By Jenni Davidson
Physicists from the University of Sussex are celebrating the first sightings of the miniscule particles known as neutrinos.
Dr Jeff Hartnell and a team from the university have been working with other scientists from across the globe for the past 18 months on the world’s longest-distance neutrino experiment.
The NOvA experiment consists of two huge particle detectors placed 500 miles apart in Chicago and Minnesota.
Its aim is to explore the properties of an intense beam of subatomic particles called neutrinos.
Dr Hartnell said: “Observing our first neutrinos is a really important milestone for Sussex, NOvA and the global physics community: we have demonstrated that our experiment is working.”
Neutrinos are abundant in the atmosphere, but they have barely any mass and very rarely interact with other matter.
Many of the neutrinos around today are thought to have originated in the Big Bang and studying them could yield information about the early moments of the Universe.
Physicists believe that the Big Bang created equal amounts of matter and antimatter.
When corresponding particles of matter and antimatter meet, they destroy one another.
But matter is still here, and antimatter has, for the most part, vanished.
Scientists believe that neutrinos could hold the key to understanding this mystery.
One goal of the NOvA experiment is to determine the order of the neutrino masses, known as the mass hierarchy.

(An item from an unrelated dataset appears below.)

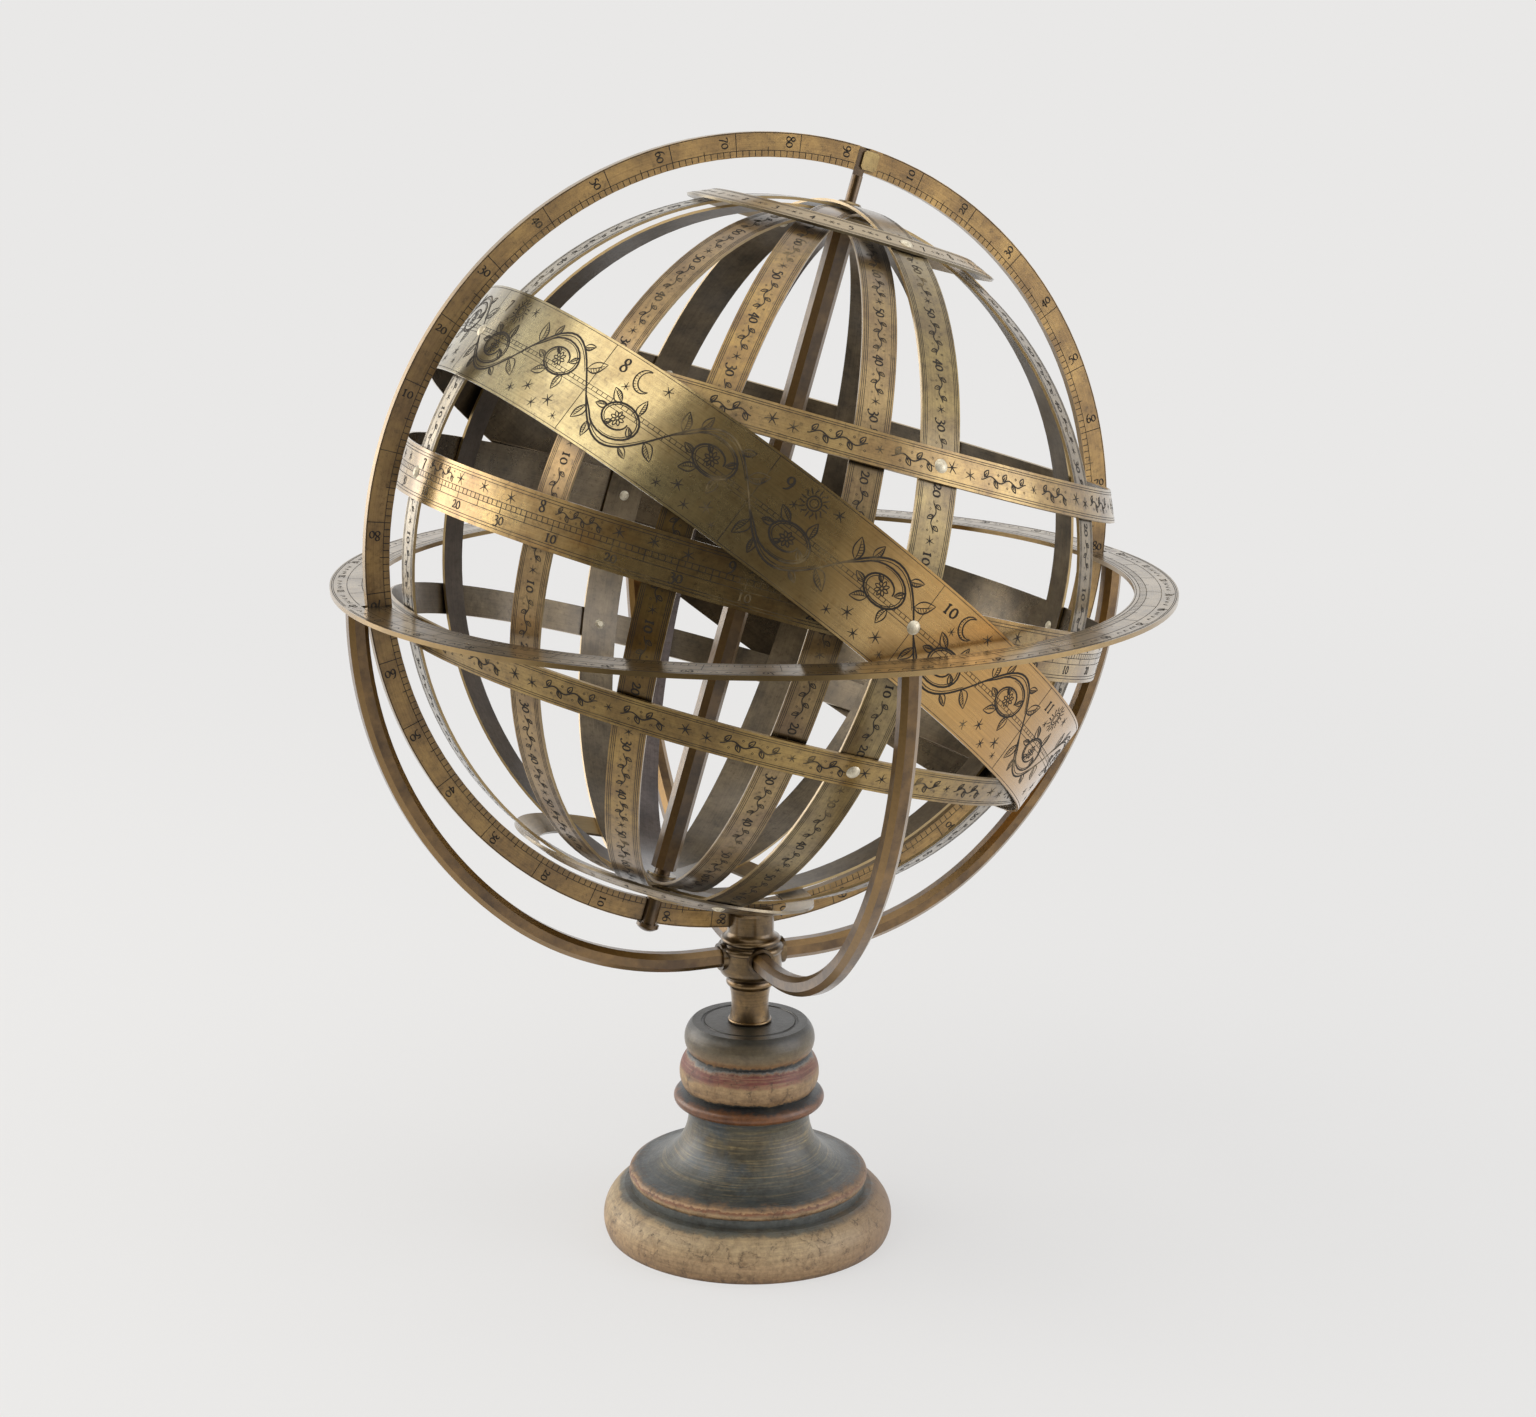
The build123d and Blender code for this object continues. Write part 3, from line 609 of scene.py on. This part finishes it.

This will help scientists narrow their list of possible theories about how neutrinos work.
The detector produces light when charged particles pass through it.
The Sussex team has played a crucial role in calibrating and fine-tuning the neutrino detector.
“Our next task is to complete the detector and collect the data that will allow us to push back the boundaries of knowledge about neutrinos and work towards answering the big question of why the universe is dominated by matter and not antimatter,” said Dr Hartnell.
Only a fraction of the larger detector, in Minnesota, has been completed, but it has already recorded signals from its first neutrinos.
Once finished, it will measure 200 feet in length and weigh 14,000 tons.
The detector is due to be completed later this year, and the first series of experiments will last for six years.